13 points by sfgweilr4f 4 years ago · 7 comments · 1 min read


I've seen a few lisps floating by lately and am curious in what seasoned lisp programmers think.

What are the high performance lisp implementations doing that the original didn't / simple implementations don't?

shivekkhurana 4 years ago

I have been writing Clojure full time since 2017. Most of my work is about building mobile/web apps and APIs.

Ferret Lang is a lisp that I dig. It compiles to C++11 and is crazy fast on low powered hardware. Coming from Clojure, Ferret feels nimble. But I don't think I'll ever have a use for it.

  • frompdx 4 years ago

    Thank you for sharing Ferret Lang. I'm excited to try this one out. A year ago I went on a quest for something lisp-like on the Arduino. I came across u-lisp but it seemed limited. I ultimately landed on Forth (not a lisp), which was a great learning experience. I think Ferret was what I was looking for at the time.

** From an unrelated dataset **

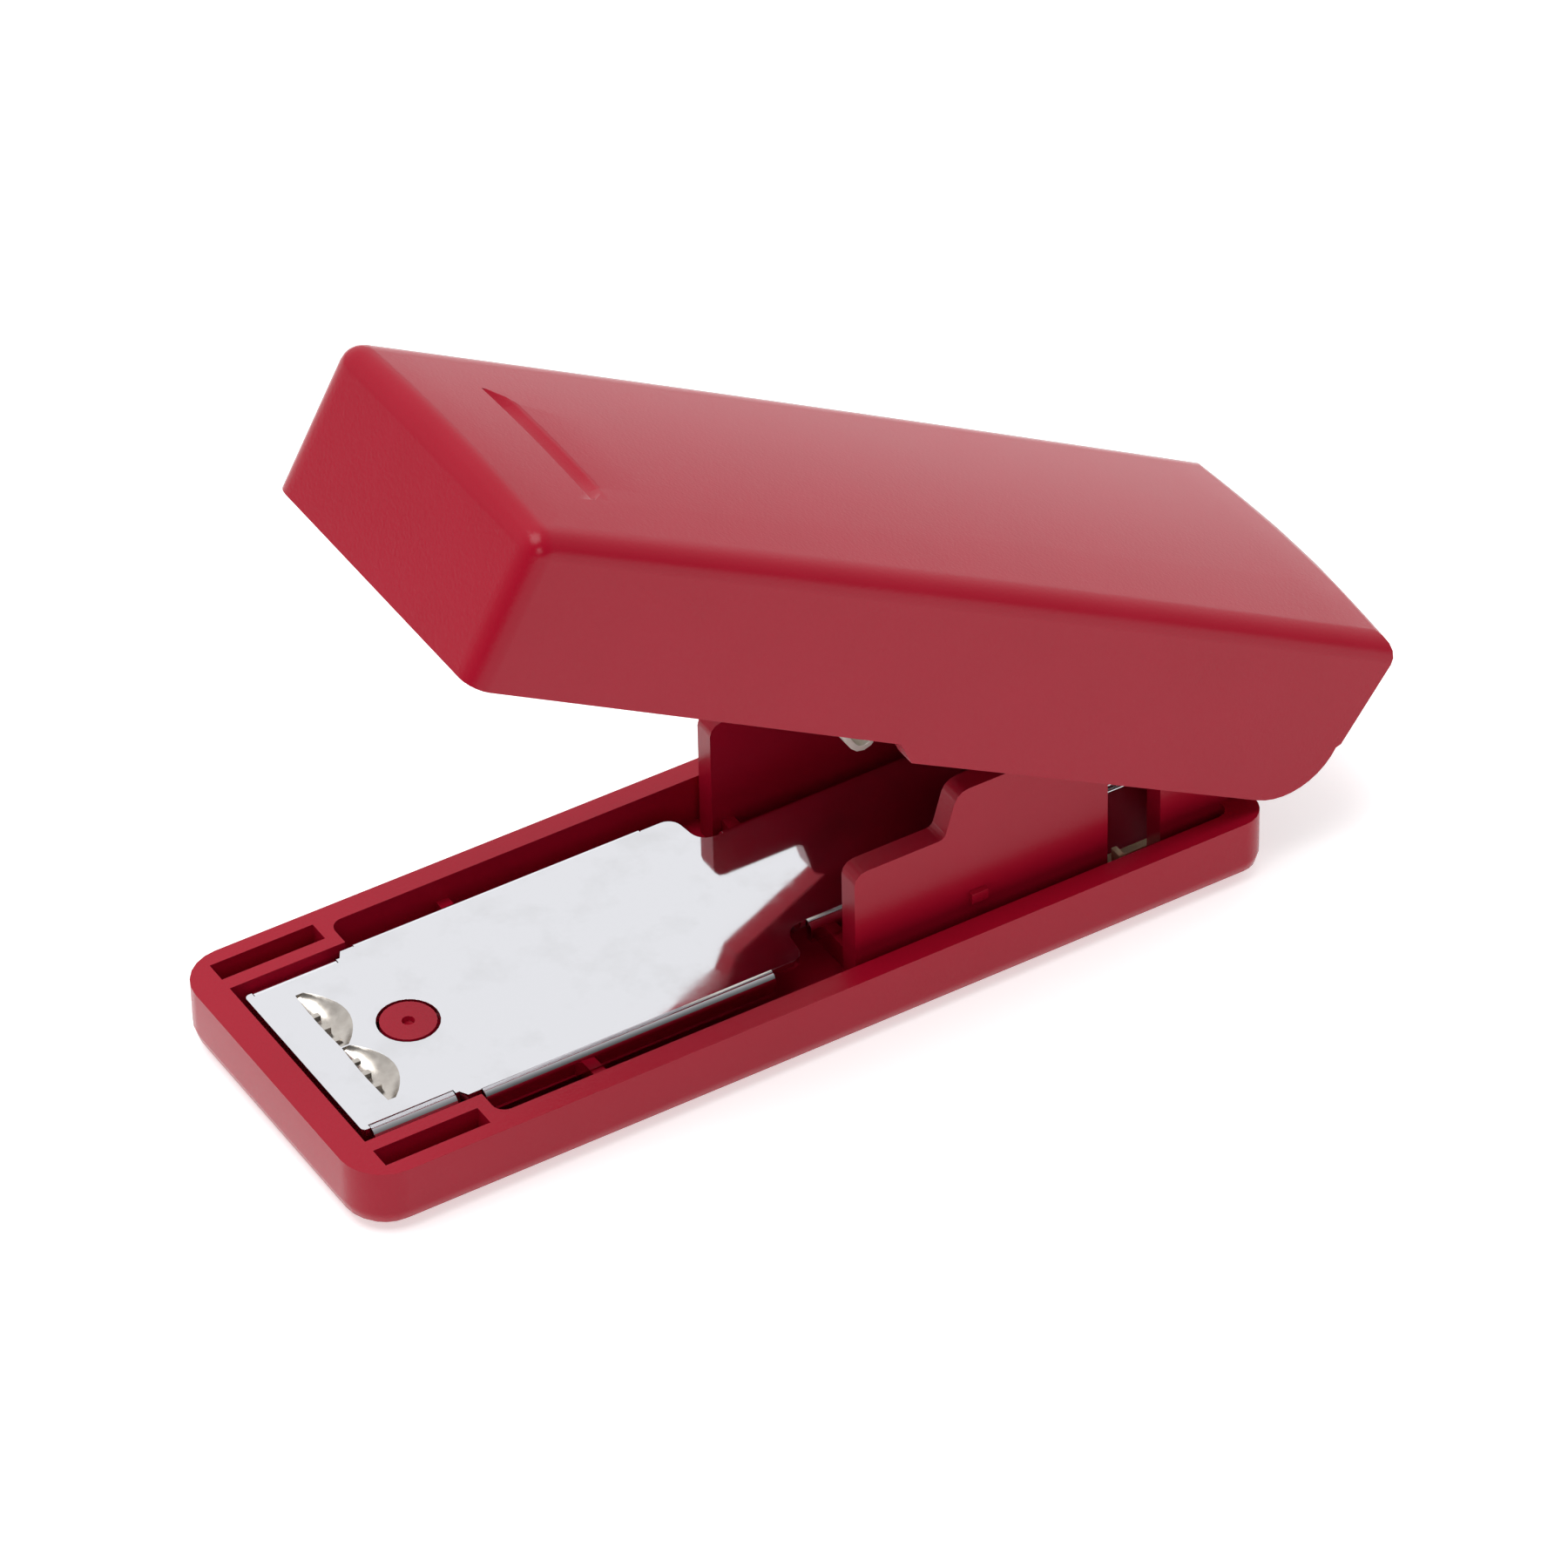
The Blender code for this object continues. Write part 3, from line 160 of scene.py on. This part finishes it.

ampdepolymerase 4 years ago

They are posting on HN and lambda the ultimate so they can stay relevant.

rurban 4 years ago

Chez and SBCL (counting the open source ones) are doing fine, and have just better compilers. SBCL optimizations are trivial to improve, Chez not so.

contingencies 4 years ago

All things considered, KIWIMOB.

xedrac 4 years ago

Lisp is already at the pinnacle of evolution, and can easily morph into whatever it needs to. That's both its greatest strength, and its greatest weakness.